Russian Politics and the Economy
The majority party in Russian politics is United Russia, which was founded by President Vladimir Putin and holds most of the seats in both the national and state legislatures. Officially, United Russia seeks to overcome "economic backwardness," according to an official party document, sometimes referred to as "Go Russia." The document describes this backwardness as "an addiction to surviving off exporting raw materials" and "the certainty that all problems must be solved by the state," both listed ambitions seeming to contradict real-world activity.
With a political class sworn to regaining the nation’s former stature (to say nothing of its former territory), it’s not surprising that the Russian government capitalizes on opportunities to invade its weaker neighbors that were once part of the Soviet Union. In 2008, it was Georgia. In 2014, it was a bigger prize: Ukraine.

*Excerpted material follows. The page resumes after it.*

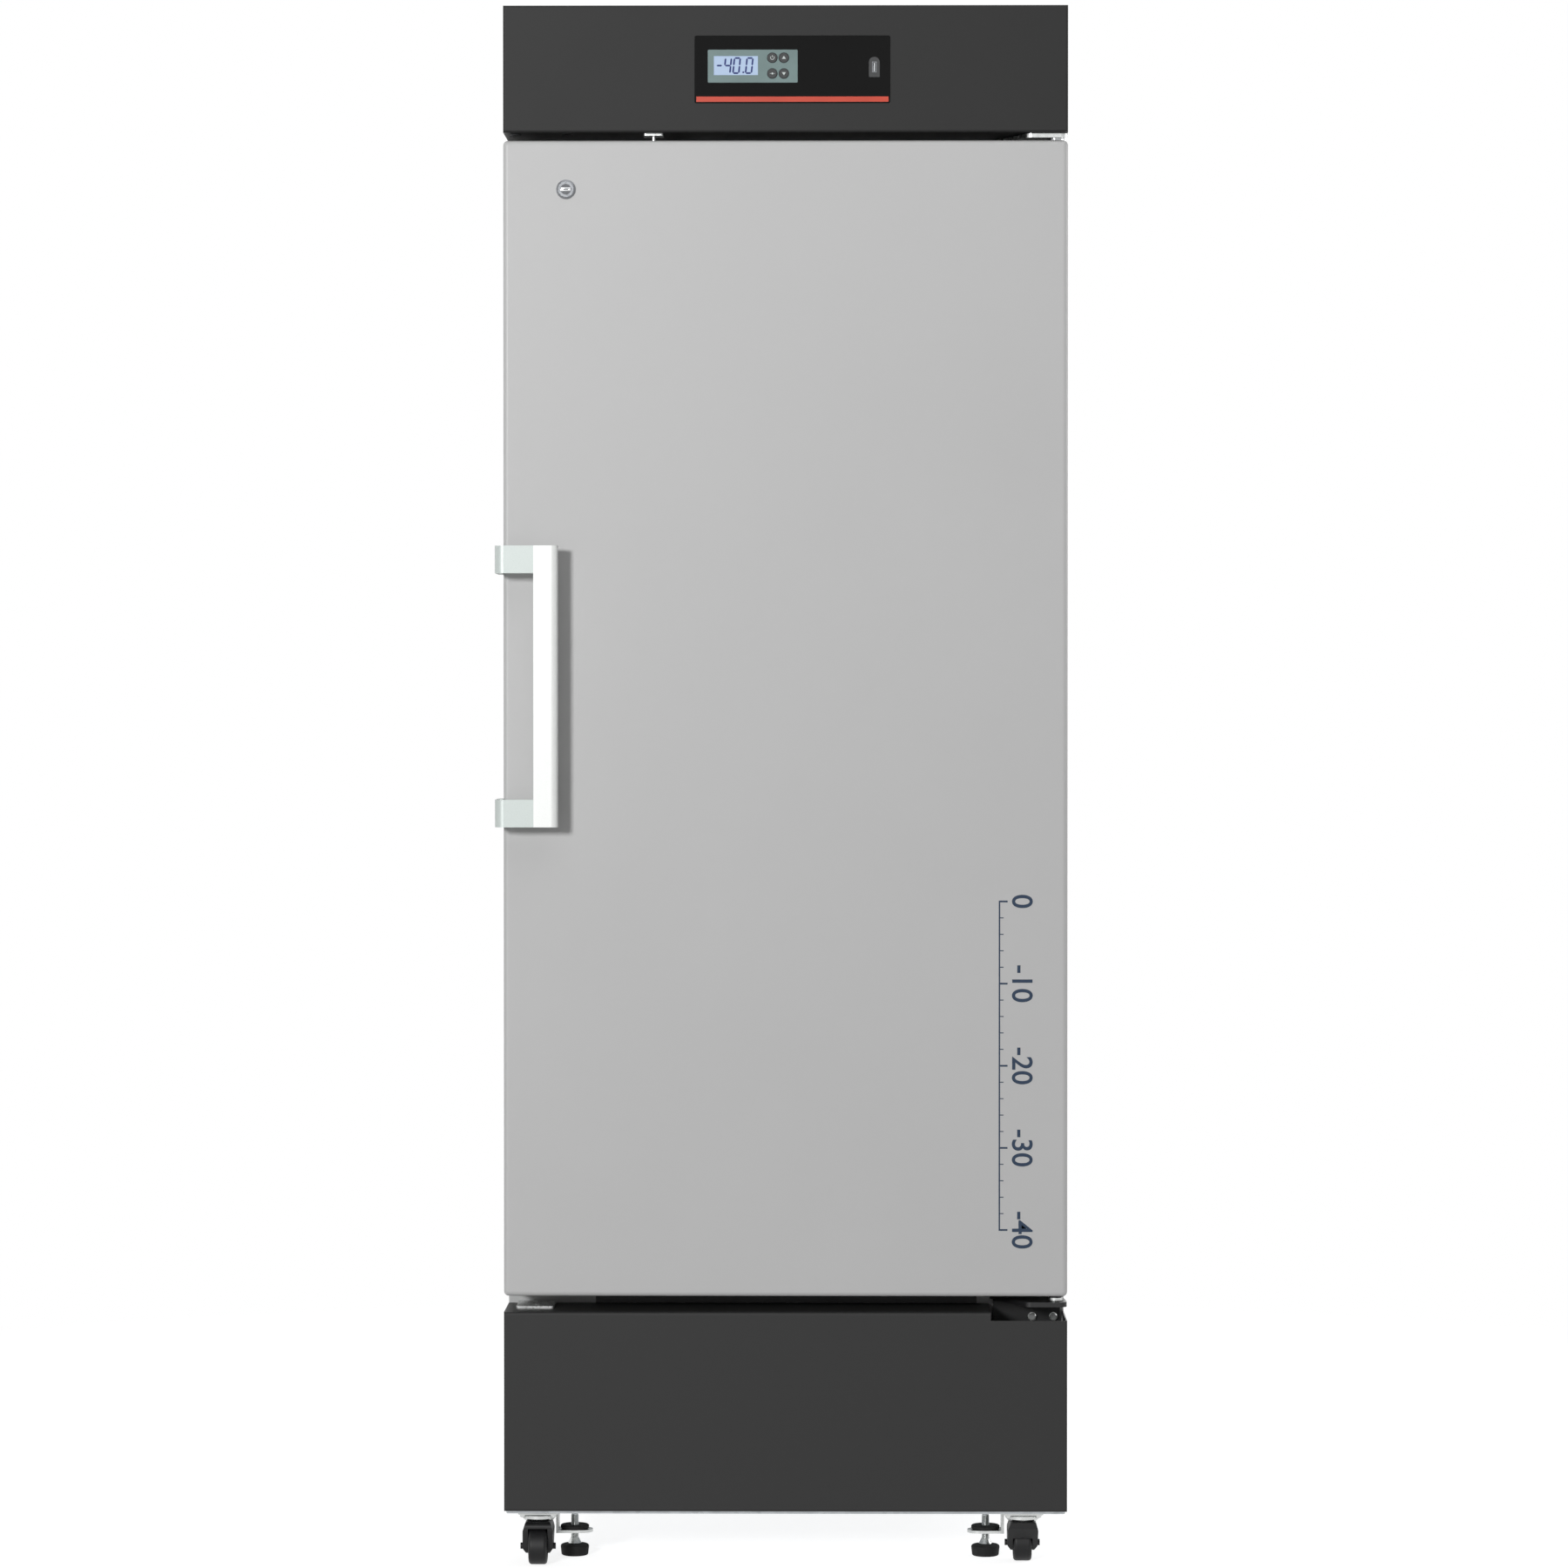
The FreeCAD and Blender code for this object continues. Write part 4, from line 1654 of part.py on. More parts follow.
def bent_tube(route):
    """Tube along straight runs joined by tangent arcs."""
    edges = []
    start = route[0]
    for before, corner, after in zip(route, route[1:], route[2:]):
        back = (before - corner).normalize()
        on = (after - corner).normalize()
        half_angle = back.getAngle(on) / 2
        reach = TUBE_BEND / math.tan(half_angle)
        inward = (back + on).normalize()
        bend_start, bend_end = corner + back * reach, corner + on * reach
        middle = corner + inward * (TUBE_BEND / math.sin(half_angle) - TUBE_BEND)
        edges.append(Part.LineSegment(start, bend_start).toShape())
        edges.append(Part.Arc(bend_start, middle, bend_end).toShape())
        start = bend_end
    edges.append(Part.LineSegment(start, route[-1]).toShape())
    spine = Part.Wire(edges)
    direction = (route[1] - route[0]).normalize()
    section = Part.Wire(Part.makeCircle(TUBE_RADIUS, route[0], direction))
    return spine.makePipeShell([section], True, False)


def refrigerant_tubing():
    """Discharge line to the condenser and suction line up into the foam."""
    shell_top = COMPRESSOR_TOP - COMPRESSOR_DOME
    stub_z = COMPRESSOR_LOW + COMPRESSOR_HEIGHT / 3
    side_x = COMPRESSOR_X - COMPRESSOR_RADIUS
    run_x = -CONDENSER_HALF_WIDTH - CONDENSER_END_PLATE - TUBE_BEND * 2
    inlet_y = CONDENSER_FRONT + CONDENSER_DEPTH / 2
    inlet_z = PAN_TOP + CONDENSER_HEIGHT
    discharge = bent_tube(
        [
            FreeCAD.Vector(side_x, COMPRESSOR_Y, stub_z),
            FreeCAD.Vector(run_x, COMPRESSOR_Y, stub_z),
            FreeCAD.Vector(run_x, inlet_y, stub_z + TUBE_BEND),
            FreeCAD.Vector(run_x, inlet_y, inlet_z),
            FreeCAD.Vector(-CONDENSER_HALF_WIDTH - CONDENSER_END_PLATE, inlet_y, inlet_z),
        ]
    )
    suction_y = COMPRESSOR_Y + COMPRESSOR_RADIUS
    wall_y = suction_y + TUBE_BEND * 2
    suction = bent_tube(
        [
            FreeCAD.Vector(COMPRESSOR_X, suction_y, shell_top - TUBE_BEND),
            FreeCAD.Vector(COMPRESSOR_X, wall_y, shell_top - TUBE_BEND),
            FreeCAD.Vector(COMPRESSOR_X, wall_y, FOAM_LOW),
        ]
    )
    return Part.makeCompound([discharge, suction])


# Rear cover


def louvre_places():
    """Middle of each louvre's mouth on the rear cover."""
    places = []
    for column in range(LOUVRE_COLUMNS):
        x = LOUVRE_CENTRE_X + (column - (LOUVRE_COLUMNS - 1) / 2) * LOUVRE_PITCH_X
        for row in range(LOUVRE_ROWS):
            places.append((x, BASE_TOP - LOUVRE_TOP_SET - row * LOUVRE_PITCH_Z))
    return places


def louvre(x, z, sheet_inset):
    """Pressed hood, closed at its ends and open below."""
    shrink = sheet_inset
    half = LOUVRE_LENGTH / 2 - shrink
    back = CABINET_DEPTH
    points = [
        (back - SHEET, z - LOUVRE_HEIGHT / 2),
        (back + LOUVRE_REACH - shrink, z - LOUVRE_HEIGHT / 2),
        (back + LOUVRE_REACH - shrink, z - LOUVRE_HEIGHT / 2 + LOUVRE_MOUTH - shrink),
        (back - SHEET / 2, z + LOUVRE_HEIGHT / 2 - shrink),
        (back - SHEET, z + LOUVRE_HEIGHT / 2 - shrink),
    ]
    return extrude(points, "x", x - half, x + half)


def rear_louvre_cover():
    """Removable cover of the machine room with pressed louvres and the inlet's cut-out."""
    x_range = (-FRAME_HALF, FRAME_HALF)
    sheet = block(x_range, (BACK_INNER, CABINET_DEPTH), (BASE_LOW + ARM_CORNER, BASE_TOP))
    hoods = [louvre(x, z, 0.0) for x, z in louvre_places()]
    hollows = [louvre(x, z, SHEET) for x, z in louvre_places()]
    half_x = INLET_BODY_WIDTH / 2 + INLET_HOLE_GAP
    half_z = INLET_BODY_HEIGHT / 2 + INLET_HOLE_GAP
    inlet_x = (INLET_X - half_x, INLET_X + half_x)
    inlet_z = (INLET_Z - half_z, INLET_Z + half_z)
    inlet_hole = block(inlet_x, (BACK_INNER, CABINET_DEPTH), inlet_z)
    return fuse(sheet, *hoods).cut([*hollows, inlet_hole])


def mains_inlet():
    """Appliance inlet: a flanged socket body with three blades inside."""
    half_x, half_z = INLET_WIDTH / 2, INLET_HEIGHT / 2
    flange_y = (CABINET_DEPTH, CABINET_DEPTH + INLET_FLANGE)
    flange_x = (INLET_X - half_x, INLET_X + half_x)
    flange_z = (INLET_Z - half_z, INLET_Z + half_z)
    flange = rounded_box(flange_x, flange_y, flange_z, "y", ARM_CORNER)
    body_x, body_z = INLET_BODY_WIDTH / 2, INLET_BODY_HEIGHT / 2
    body_y = (CABINET_DEPTH - INLET_BODY_DEPTH, CABINET_DEPTH)
    body = block((INLET_X - body_x, INLET_X + body_x), body_y, (INLET_Z - body_z, INLET_Z + body_z))
    wall = INLET_WALL
    corner = (body_x - wall) / 3
    hollow_points = [
        (INLET_X - body_x + wall, INLET_Z - body_z + wall),
        (INLET_X + body_x - wall, INLET_Z - body_z + wall),
        (INLET_X + body_x - wall, INLET_Z + body_z - wall - corner),
        (INLET_X + body_x - wall - corner, INLET_Z + body_z - wall),
        (INLET_X - body_x + wall + corner, INLET_Z + body_z - wall),
        (INLET_X - body_x + wall, INLET_Z + body_z - wall - corner),
    ]
    floor_y = body_y[0] + INLET_FLOOR
    hollow = extrude(hollow_points, "y", floor_y, flange_y[1])
    socket = fuse(flange, body).cut(hollow)
    pins = []
    for step, rise in ((-1, -INLET_PIN_DROP), (0, INLET_PIN_DROP), (1, -INLET_PIN_DROP)):
        pin_x, pin_z = INLET_X + step * INLET_PIN_PITCH, INLET_Z + rise
        half_width, half_thick = INLET_PIN_THICKNESS / 2, INLET_PIN_WIDTH / 2
        x_range = (pin_x - half_width, pin_x + half_width)
        z_range = (pin_z - half_thick, pin_z + half_thick)
        pins.append(block(x_range, (floor_y, floor_y + INLET_PIN_LENGTH), z_range))
    return fuse(socket, *pins)


def sub_parts():
    """Every sub-part's name and shape, in cabinet coordinates."""
    parts = {
        "side_panel_left": side_panel(-1),
        "side_panel_right": side_panel(1),
        "top_panel": top_panel(),
        "back_panel": back_panel(),
        "front_frame": front_frame(),
        "inner_liner": inner_liner(),
        "cabinet_foam": cabinet_foam(),
        "header_cover": header_cover(),
        "base_front_panel": base_front_panel(),
        "base_pan": base_pan(),
        "rear_louvre_cover": rear_louvre_cover(),
        "mains_inlet": mains_inlet(),
        "upper_hinge_bracket": upper_hinge_bracket(),
        "lower_hinge_bracket": lower_hinge_bracket(),
        "spare_hinge_plate": spare_hinge_plate(),
        "door_skin": door_skin(),
        "door_foam": door_foam(),
        "door_liner": door_liner(),
        "door_gasket": door_gasket(),
        "door_bushes": door_bushes(),
        "handle_bar": handle_bar(),
        "handle_brackets": handle_brackets(),
        "lock_barrel": lock_barrel(),
        "lock_plug": lock_plug(),
        "lock_bolt": lock_bolt(),
        "door_switch_body": door_switch_body(),
        "door_switch_plunger": door_switch_plunger(),
        "control_plate": control_plate(),
        "accent_strip": accent_strip(),
        "display_bezel": display_bezel(),
        "display_glass": display_glass(),
        "controller_board": controller_board(),
        "usb_port": usb_port(),
        "caster_plates": caster_plates(),
        "levelling_brackets": levelling_brackets(),
        "condenser": condenser(),
        "fan_blades": fan_blades(),
        "fan_motor": fan_motor(),
        "compressor": compressor(),
        "compressor_mounts": compressor_mounts(),
        "refrigerant_tubing": refrigerant_tubing(),
    }
    for number, level in enumerate(shelf_levels(), start=1):
        parts[f"shelf_{number}"] = shelf(level)
    for number, (key_x, key_z) in enumerate(key_places(), start=1):
        parts[f"panel_key_{number}"] = panel_key(key_x, key_z)
    for name, centre_x, centre_y, trail_side in caster_places():
        parts[f"caster_fork_{name}"] = caster_fork(centre_x, centre_y, trail_side)
        parts[f"caster_wheel_{name}"] = caster_wheel(centre_x, centre_y, trail_side)
    for name, foot_x in (("left", FOOT_LEFT_X), ("right", FOOT_RIGHT_X)):
        parts[f"foot_pad_{name}"] = foot_pad(foot_x)
        parts[f"foot_screw_{name}"] = foot_screw(foot_x)
    return parts


def main():
    """Write every sub-part in the frame of the finished freezer."""
    os.makedirs("parts", exist_ok=True)
    for name, shape in sub_parts().items():
        shape.translate(ORIGIN_SHIFT)
        shape.exportStep(f"parts/{name}.step")


main()
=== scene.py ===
"""Studio view of an upright laboratory freezer.

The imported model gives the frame: panels, door, hinges, casters and machine room. This script gives each
of them the finish of the real material, adds the small fittings and marks, and sets up floor, lights and
camera. Sizes are in cabinet millimetres, as in the part's source, and are turned to the frame's metres
in one place.
"""

import logging
import math
from dataclasses import dataclass, field
from enum import Enum

import bmesh
import bpy
from mathutils import Matrix, Vector


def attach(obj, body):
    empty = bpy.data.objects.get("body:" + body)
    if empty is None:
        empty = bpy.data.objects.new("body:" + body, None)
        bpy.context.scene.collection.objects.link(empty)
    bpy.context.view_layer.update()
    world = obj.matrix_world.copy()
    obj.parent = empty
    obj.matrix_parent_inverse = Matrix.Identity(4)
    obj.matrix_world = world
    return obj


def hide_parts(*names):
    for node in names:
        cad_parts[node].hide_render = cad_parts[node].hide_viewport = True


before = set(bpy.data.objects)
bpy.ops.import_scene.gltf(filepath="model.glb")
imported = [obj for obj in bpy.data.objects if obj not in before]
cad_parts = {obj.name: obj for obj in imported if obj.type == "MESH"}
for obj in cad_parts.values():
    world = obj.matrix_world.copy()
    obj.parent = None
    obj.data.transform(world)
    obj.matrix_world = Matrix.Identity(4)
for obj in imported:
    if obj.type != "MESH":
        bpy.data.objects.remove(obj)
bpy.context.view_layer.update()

LOG = logging.getLogger("freezer")
MM = 0.001
CABINET_SHIFT = Vector((4.0, -264.0, 0.0))
SMOOTH_ANGLE = math.radians(35.0)
ROUND_STEPS = 48
BEVEL_STEPS = 2

Colour = tuple[float, float, float, float]
Pair = tuple[float, float]
Place = tuple[float, float, float]


class Axis(Enum):
    """Direction along which a form is extruded or turned, as the index of its coordinate."""

    X = 0
    Y = 1
    Z = 2


class Side(Enum):
    """Left or right of someone facing the door, as the sign of x."""

    LEFT = -1
    RIGHT = 1


def linear(code: str) -> Colour:
    """Turns an sRGB hex colour into linear values.

    Args:
        code: colour written as "#rrggbb".

    Returns:
        Linear red, green, blue and an alpha of one.
    """
    levels = [int(code[place : place + 2], 16) / 255.0 for place in (1, 3, 5)]
    red, green, blue = [
        level / 12.92 if level <= 0.04045 else ((level + 0.055) / 1.055) ** 2.4 for level in levels
    ]
    return red, green, blue, 1.0


def per_metre(size_mm: float) -> float:
    """Gives the texture scale whose grains are size_mm wide in the frame's metres."""
    return 1.0 / (size_mm * MM)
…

These invasions came at a heavy economic price for Russia. Following the Ukraine invasion in 2014, the United States and other countries imposed economic sanctions against Russia. The heightened geopolitical tensions dampened investor demand for Russian investments. These factors, along with high inflation and a sharp decline in oil prices in late 2014, caused the Russian economy to contract 3.7% by the end of 2015.
The Bottom Line
A large nation’s economy isn’t exactly adaptable to change when the economy is so homogeneous that two-thirds of its exports are either petroleum or its distillates. For Russia, this became even more apparent in early 2020 during the global financial crisis. The country experienced yet another drop in demand for its oil and gas exports as a result of the quarantines and the Saudi-Russia oil price war. With economic conditions deteriorating, Russian manufacturing also took a hit, with the sector reporting in April 2020 its sharpest decline in over a decade.
Given what’s essentially a one-note export business that operates at the mercy of global price movements, the paradox is that Russia leaves little opportunity for the populace to operate enterprise-free of government influence. All this in a nation with more raw potential than any other might hope for.